Chocolate Ganache Version: Replace the frosting with a silky chocolate ganache for an ultra rich dessert.
Cupcake Version: Bake the batter in cupcake tins for about 18 to 20 minutes.
Salted Caramel Drizzle: A drizzle of caramel sauce on top is ridiculously good.
Mocha Guinness Cake: Add a teaspoon of instant espresso powder to deepen the chocolate flavor.
Layer Cake Style: Bake two thinner layers and frost between them.
Dark Chocolate Chunks: Fold chocolate chunks into the batter for melty pockets.
Storage and Leftover Tips
This cake keeps surprisingly well.
Room Temperature: Store covered for up to 2 days.
Refrigerator Storage: Because of the cream cheese frosting, keeping it in the fridge is safest after the first day.
Bring to Room Temperature Before Serving: Cold cake hides some of the chocolate flavor.
Freezing the Cake: The unfrosted cake freezes beautifully for up to two months.
Freeze Individual Slices: Wrap slices tightly for quick dessert later.
How I Like to Serve This Cake
There are a few ways I enjoy this cake the most.
Classic Slice with Coffee: Chocolate cake and coffee is always a good idea.
With Vanilla Ice Cream: The cold ice cream and rich cake balance each other perfectly.
With Fresh Berries: Strawberries or raspberries cut through the richness nicely.
After a Big Dinner: This cake makes a great finish to a hearty meal.
With an Actual Guinness: It’s a little on the nose, but honestly… it works.
FAQs
Does the cake taste like beer? Not really. The Guinness mostly deepens the chocolate flavor rather than tasting like beer.
Can I use another stout instead of Guinness? Yes, any dark stout beer should work well.
Is the alcohol still present after baking? Most of the alcohol cooks off during boiling and baking.
Can I make this cake ahead of time? Yes. It actually tastes even better the next day.
Can I use a regular cake pan instead of springform? You can, but lining the pan well will make removal easier.
Why reduce the stout first? Reducing concentrates the flavor and prevents excess liquid in the batter.
Can I make this cake without alcohol? You could substitute strong coffee or espresso for a similar depth of flavor.
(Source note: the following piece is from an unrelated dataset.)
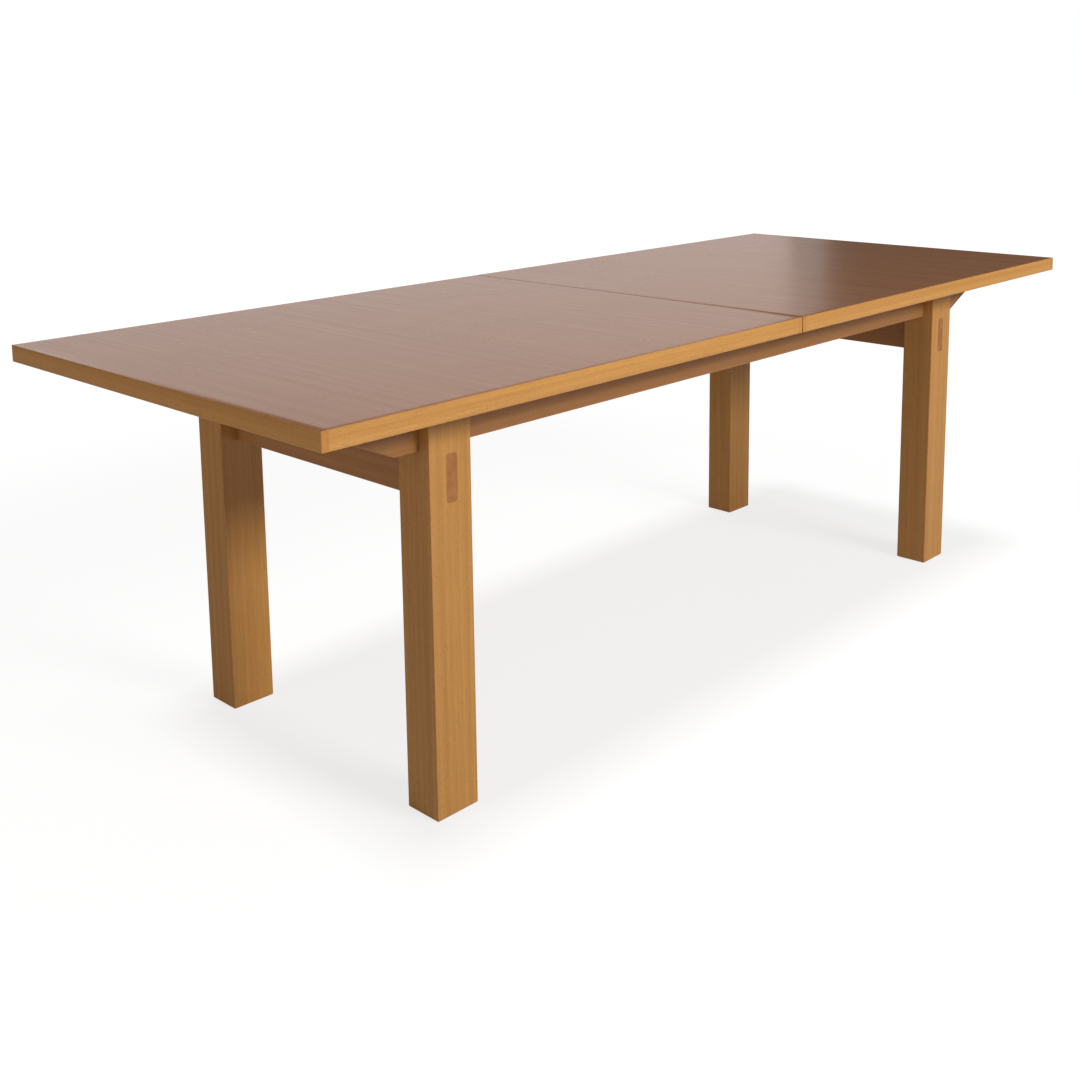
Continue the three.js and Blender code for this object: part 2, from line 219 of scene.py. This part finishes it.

Can I freeze the frosted cake? Yes, though freezing unfrosted cake tends to keep the texture better.
The Last Bite
Chocolate cake is already one of life’s great pleasures. Adding Guinness somehow makes it feel a little deeper, a little richer, and a lot more interesting.
If you’ve never baked with stout before, this cake is the perfect place to start.
And if someone raises an eyebrow when you mention beer in dessert, just hand them a slice.